What to produce: Return each line holding the string "axes".

Exercise material:
───
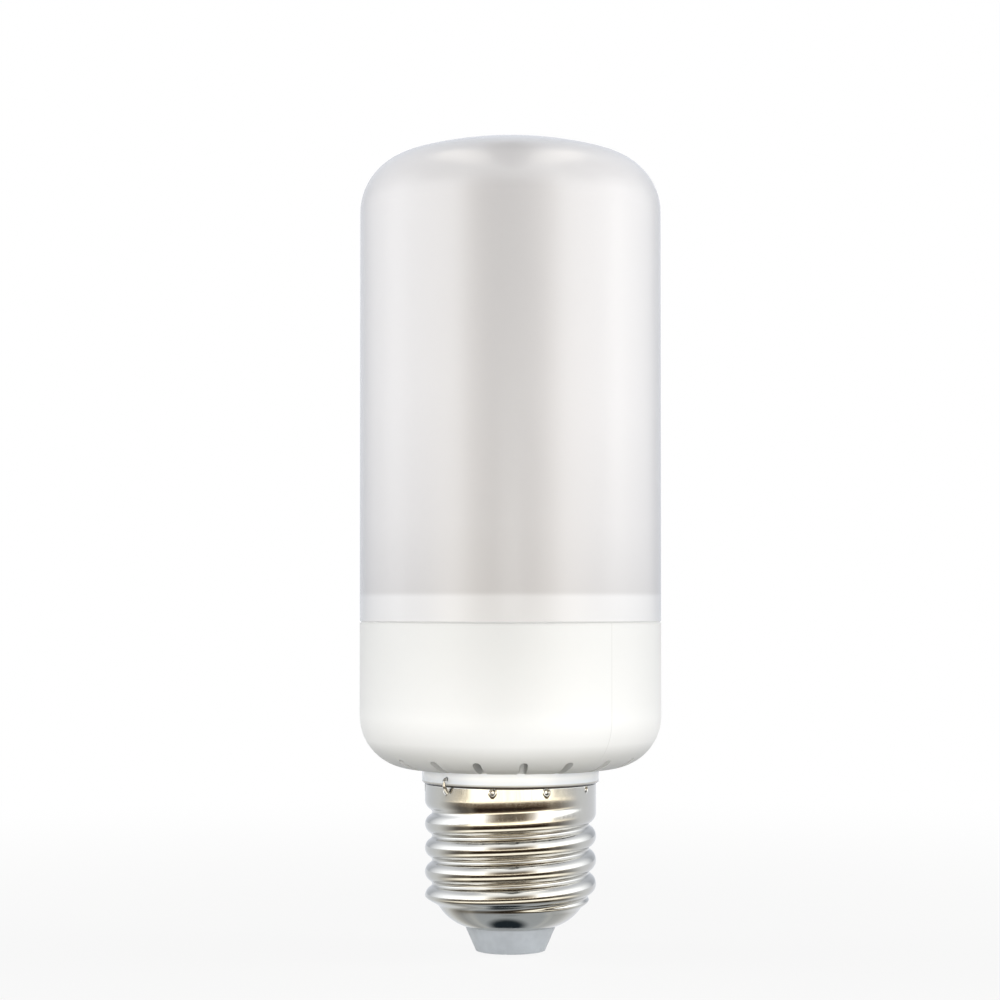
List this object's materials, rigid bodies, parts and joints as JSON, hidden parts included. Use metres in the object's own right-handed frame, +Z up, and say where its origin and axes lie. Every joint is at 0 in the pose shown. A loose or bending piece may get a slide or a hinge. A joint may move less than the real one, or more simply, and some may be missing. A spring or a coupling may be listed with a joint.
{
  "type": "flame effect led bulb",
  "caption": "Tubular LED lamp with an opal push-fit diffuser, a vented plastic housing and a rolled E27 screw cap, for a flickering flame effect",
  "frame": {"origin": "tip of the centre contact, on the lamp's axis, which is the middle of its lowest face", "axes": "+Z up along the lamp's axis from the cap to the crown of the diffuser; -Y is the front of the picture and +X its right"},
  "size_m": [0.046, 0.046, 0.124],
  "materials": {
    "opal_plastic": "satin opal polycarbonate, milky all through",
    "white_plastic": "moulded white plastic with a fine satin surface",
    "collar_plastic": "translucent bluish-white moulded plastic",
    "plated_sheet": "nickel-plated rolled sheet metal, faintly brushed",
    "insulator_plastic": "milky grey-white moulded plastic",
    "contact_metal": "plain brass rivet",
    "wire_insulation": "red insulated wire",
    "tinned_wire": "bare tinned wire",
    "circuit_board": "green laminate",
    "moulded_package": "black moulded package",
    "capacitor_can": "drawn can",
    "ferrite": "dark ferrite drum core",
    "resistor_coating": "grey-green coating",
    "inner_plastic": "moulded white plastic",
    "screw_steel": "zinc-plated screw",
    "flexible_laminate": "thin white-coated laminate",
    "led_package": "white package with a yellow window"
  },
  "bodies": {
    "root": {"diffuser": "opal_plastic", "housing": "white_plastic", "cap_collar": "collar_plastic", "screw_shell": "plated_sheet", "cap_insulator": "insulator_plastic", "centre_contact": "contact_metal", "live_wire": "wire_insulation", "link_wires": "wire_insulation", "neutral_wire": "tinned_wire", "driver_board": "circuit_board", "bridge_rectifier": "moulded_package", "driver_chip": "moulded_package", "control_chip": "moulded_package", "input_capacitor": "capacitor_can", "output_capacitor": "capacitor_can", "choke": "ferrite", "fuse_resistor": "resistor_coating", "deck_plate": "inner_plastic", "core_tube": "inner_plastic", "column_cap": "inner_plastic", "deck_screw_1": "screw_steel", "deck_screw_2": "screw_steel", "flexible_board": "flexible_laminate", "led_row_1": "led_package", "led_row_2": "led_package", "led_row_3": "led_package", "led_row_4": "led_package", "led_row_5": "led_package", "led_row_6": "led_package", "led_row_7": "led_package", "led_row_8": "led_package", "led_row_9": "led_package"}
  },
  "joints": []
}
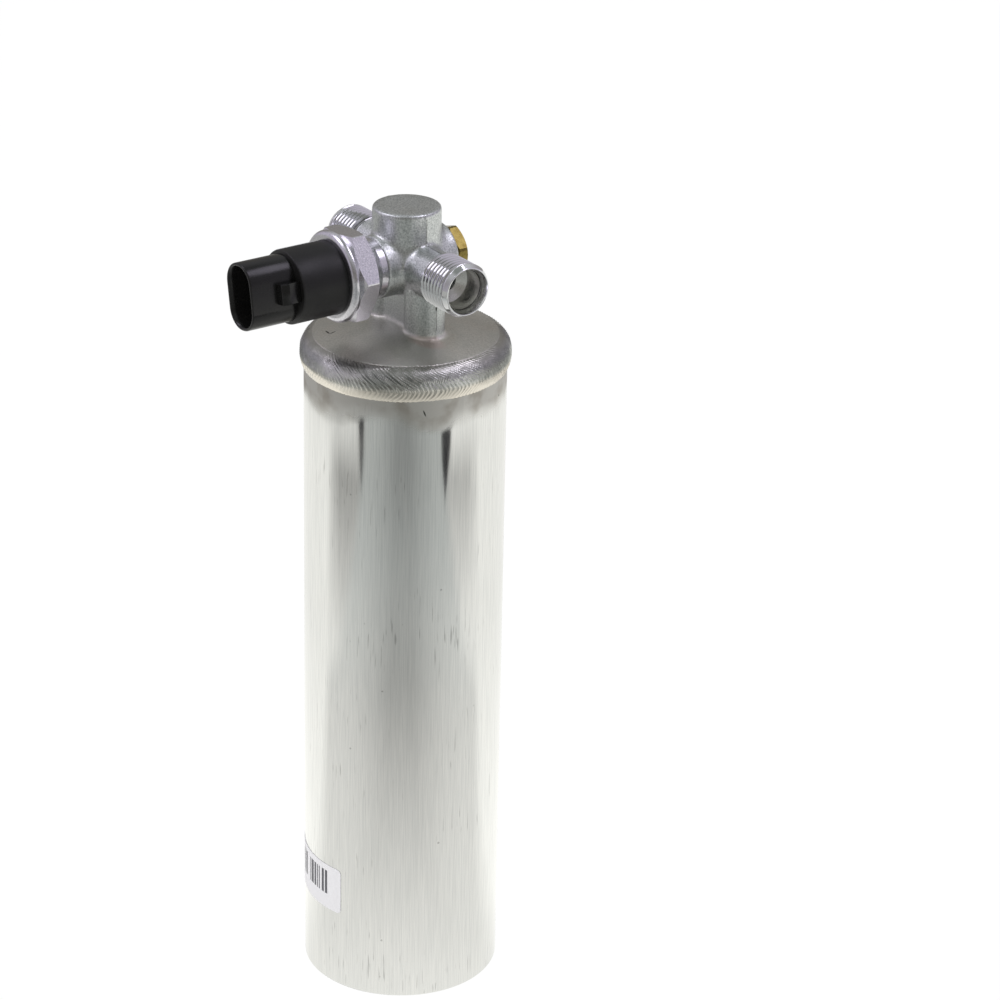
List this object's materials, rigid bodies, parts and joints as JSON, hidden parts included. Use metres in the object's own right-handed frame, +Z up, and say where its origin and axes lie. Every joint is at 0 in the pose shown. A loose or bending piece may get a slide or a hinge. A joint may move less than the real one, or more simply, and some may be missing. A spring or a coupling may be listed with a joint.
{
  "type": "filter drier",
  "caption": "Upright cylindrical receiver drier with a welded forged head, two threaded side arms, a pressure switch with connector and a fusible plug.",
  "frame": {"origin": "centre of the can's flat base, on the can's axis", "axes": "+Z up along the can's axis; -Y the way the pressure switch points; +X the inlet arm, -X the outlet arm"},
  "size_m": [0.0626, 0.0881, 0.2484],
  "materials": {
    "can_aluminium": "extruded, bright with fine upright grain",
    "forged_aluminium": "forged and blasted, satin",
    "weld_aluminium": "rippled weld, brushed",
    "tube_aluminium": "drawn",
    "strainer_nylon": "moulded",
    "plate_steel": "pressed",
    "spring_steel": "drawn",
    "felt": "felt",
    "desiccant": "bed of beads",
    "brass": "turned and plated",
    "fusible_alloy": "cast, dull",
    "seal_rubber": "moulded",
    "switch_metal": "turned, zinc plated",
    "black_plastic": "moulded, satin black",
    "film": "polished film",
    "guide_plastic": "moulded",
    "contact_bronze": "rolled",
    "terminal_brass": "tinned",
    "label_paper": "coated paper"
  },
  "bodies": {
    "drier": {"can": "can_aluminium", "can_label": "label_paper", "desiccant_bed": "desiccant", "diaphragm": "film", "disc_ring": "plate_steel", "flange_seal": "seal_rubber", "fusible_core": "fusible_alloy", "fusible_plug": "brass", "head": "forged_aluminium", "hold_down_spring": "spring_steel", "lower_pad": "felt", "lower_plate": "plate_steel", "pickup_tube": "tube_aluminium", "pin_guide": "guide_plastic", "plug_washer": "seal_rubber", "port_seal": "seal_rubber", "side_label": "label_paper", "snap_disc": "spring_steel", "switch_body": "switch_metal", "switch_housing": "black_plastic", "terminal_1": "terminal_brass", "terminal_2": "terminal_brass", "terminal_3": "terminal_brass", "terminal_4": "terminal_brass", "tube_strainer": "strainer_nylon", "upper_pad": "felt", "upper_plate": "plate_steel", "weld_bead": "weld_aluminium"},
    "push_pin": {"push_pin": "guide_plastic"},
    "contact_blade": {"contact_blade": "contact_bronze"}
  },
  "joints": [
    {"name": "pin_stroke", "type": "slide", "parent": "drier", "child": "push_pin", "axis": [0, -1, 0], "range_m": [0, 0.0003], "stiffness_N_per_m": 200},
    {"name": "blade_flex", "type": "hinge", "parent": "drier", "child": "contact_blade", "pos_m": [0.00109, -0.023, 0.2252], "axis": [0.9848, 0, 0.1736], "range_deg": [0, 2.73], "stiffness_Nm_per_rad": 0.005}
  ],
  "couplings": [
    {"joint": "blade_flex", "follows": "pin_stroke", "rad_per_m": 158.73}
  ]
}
───
Exercise response:
List this object's materials, rigid bodies, parts and joints as JSON, hidden parts included. Use metres in the object's own right-handed frame, +Z up, and say where its origin and axes lie. Every joint is at 0 in the pose shown. A loose or bending piece may get a slide or a hinge. A joint may move less than the real one, or more simply, and some may be missing. A spring or a coupling may be listed with a joint.
  "frame": {"origin": "tip of the centre contact, on the lamp's axis, which is the middle of its lowest face", "axes": "+Z up along the lamp's axis from the cap to the crown of the diffuser; -Y is the front of the picture and +X its right"},
List this object's materials, rigid bodies, parts and joints as JSON, hidden parts included. Use metres in the object's own right-handed frame, +Z up, and say where its origin and axes lie. Every joint is at 0 in the pose shown. A loose or bending piece may get a slide or a hinge. A joint may move less than the real one, or more simply, and some may be missing. A spring or a coupling may be listed with a joint.
  "frame": {"origin": "centre of the can's flat base, on the can's axis", "axes": "+Z up along the can's axis; -Y the way the pressure switch points; +X the inlet arm, -X the outlet arm"},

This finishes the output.